DIRECTION
Repeat the entire listing exactly as written.

::::::::

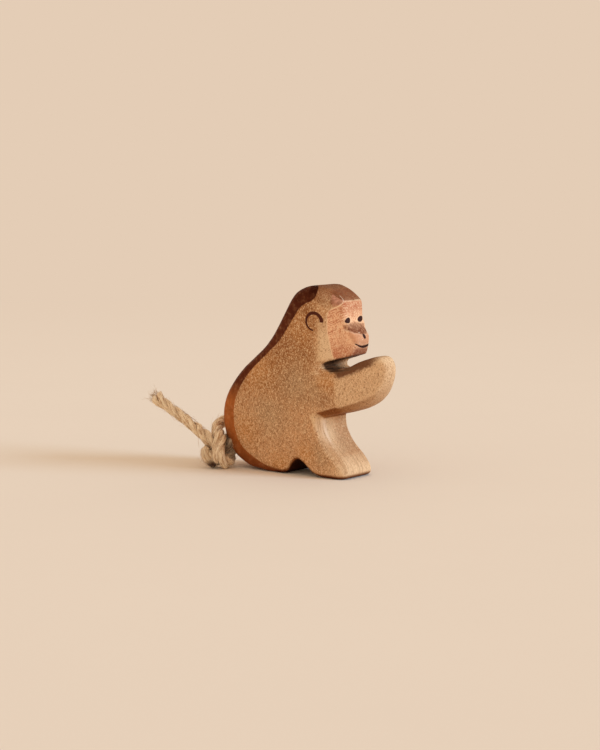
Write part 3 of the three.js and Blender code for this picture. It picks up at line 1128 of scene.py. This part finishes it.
def terracotta(wiring, settings, flecks):
    """The face's own colour: redder on the brow and the jaw, with pale and red flecks and scratches."""
    x, _, z = wiring.axes()
    color = uneven(wiring, settings.face, patches=0.35, strength=0.16)
    brow = wiring.times(wiring.ramp(x, *BROW_FRONT), wiring.ramp(z, *BROW_HEIGHT), 0.6)
    color = wiring.blend(brow, color, settings.red_face)
    color = wiring.blend(wiring.ramp(z, *JAW_HEIGHT, 0, 0.6), color, settings.red_face)
    color = wiring.blend(wiring.ramp(flecks, 0.5, 0.68, 0, 0.85), color, settings.pale_face)
    color = wiring.blend(wiring.ramp(flecks, 0.48, 0.32, 0, 0.7), color, settings.red_face)
    scratched = wiring.times(scratches(wiring), wiring.ramp(x, *SCRATCHED_BACK, 0.2, 0.75))
    return wiring.blend(scratched, color, settings.red_face)


def painted_muzzle(wiring, settings, flecks, face):
    """The paler sides of the muzzle: painted light where they turn towards the front."""
    muzzle = painted(wiring, "muzzle_depth", 0.5, 0.6)
    muzzle = wiring.times(muzzle, wiring.ramp(flecks, 0.3, 0.6, 0.4, 0.8))
    color = uneven(wiring, settings.muzzle, patches=1.3, strength=0.5)
    return wiring.blend(muzzle, face, color)


def painted_bridge(wiring, settings, face):
    """The brown wedge of the nose, paler in streaks, with painted shade that leaves it paler towards its
    top, and a painted highlight as a thin bright rim below.
    """
    z = wiring.axes()[2]
    depth = wiring.read("bridge_depth")
    bridge = wiring.times(painted(wiring, "bridge_depth", 0.5, 0.45), 0.95)
    grain = wiring.ramp(streaks(wiring, (0.6, 2, 0.6), 3), 0.45, 0.65, 0, 0.4)
    # Painted shade: the wedge is darker low down and paler towards its top, besides its paler streaks
    share = wiring.scaled(wiring.ramp(z, *BRIDGE_TOP), 0.3, grain)
    color = wiring.blend(bridge, face, wiring.blend(share, settings.bridge, settings.face))
    # Painted highlight: a thin bright rim along the wedge's lower edge
    rim = wiring.times(
        wiring.ramp(depth, -0.7, -0.2), wiring.ramp(depth, 0.1, -0.2),
        wiring.ramp(z, *BRIDGE_RIM_TOP, 0, 0.25),
    )
    return wiring.blend(rim, color, settings.shine)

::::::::

FULL OUTPUT
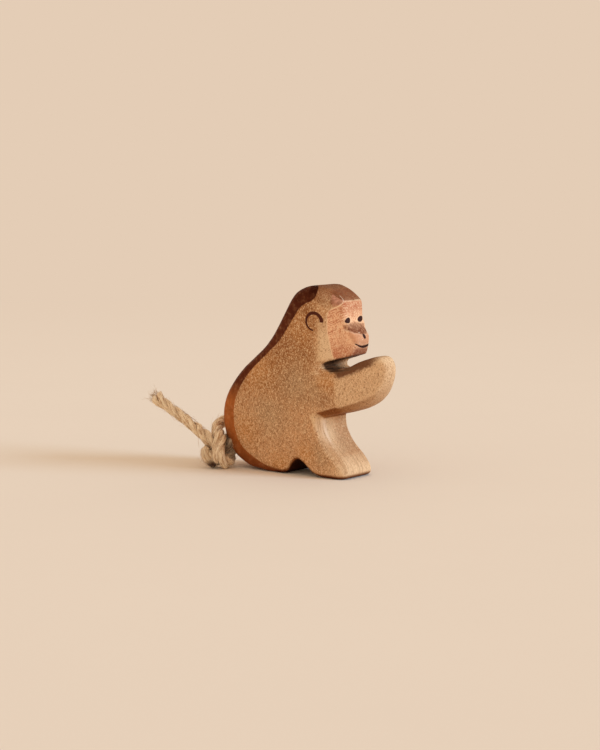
Write part 3 of the three.js and Blender code for this picture. It picks up at line 1128 of scene.py. This part finishes it.
def terracotta(wiring, settings, flecks):
    """The face's own colour: redder on the brow and the jaw, with pale and red flecks and scratches."""
    x, _, z = wiring.axes()
    color = uneven(wiring, settings.face, patches=0.35, strength=0.16)
    brow = wiring.times(wiring.ramp(x, *BROW_FRONT), wiring.ramp(z, *BROW_HEIGHT), 0.6)
    color = wiring.blend(brow, color, settings.red_face)
    color = wiring.blend(wiring.ramp(z, *JAW_HEIGHT, 0, 0.6), color, settings.red_face)
    color = wiring.blend(wiring.ramp(flecks, 0.5, 0.68, 0, 0.85), color, settings.pale_face)
    color = wiring.blend(wiring.ramp(flecks, 0.48, 0.32, 0, 0.7), color, settings.red_face)
    scratched = wiring.times(scratches(wiring), wiring.ramp(x, *SCRATCHED_BACK, 0.2, 0.75))
    return wiring.blend(scratched, color, settings.red_face)


def painted_muzzle(wiring, settings, flecks, face):
    """The paler sides of the muzzle: painted light where they turn towards the front."""
    muzzle = painted(wiring, "muzzle_depth", 0.5, 0.6)
    muzzle = wiring.times(muzzle, wiring.ramp(flecks, 0.3, 0.6, 0.4, 0.8))
    color = uneven(wiring, settings.muzzle, patches=1.3, strength=0.5)
    return wiring.blend(muzzle, face, color)


def painted_bridge(wiring, settings, face):
    """The brown wedge of the nose, paler in streaks, with painted shade that leaves it paler towards its
    top, and a painted highlight as a thin bright rim below.
    """
    z = wiring.axes()[2]
    depth = wiring.read("bridge_depth")
    bridge = wiring.times(painted(wiring, "bridge_depth", 0.5, 0.45), 0.95)
    grain = wiring.ramp(streaks(wiring, (0.6, 2, 0.6), 3), 0.45, 0.65, 0, 0.4)
    # Painted shade: the wedge is darker low down and paler towards its top, besides its paler streaks
    share = wiring.scaled(wiring.ramp(z, *BRIDGE_TOP), 0.3, grain)
    color = wiring.blend(bridge, face, wiring.blend(share, settings.bridge, settings.face))
    # Painted highlight: a thin bright rim along the wedge's lower edge
    rim = wiring.times(
        wiring.ramp(depth, -0.7, -0.2), wiring.ramp(depth, 0.1, -0.2),
        wiring.ramp(z, *BRIDGE_RIM_TOP, 0, 0.25),
    )
    return wiring.blend(rim, color, settings.shine)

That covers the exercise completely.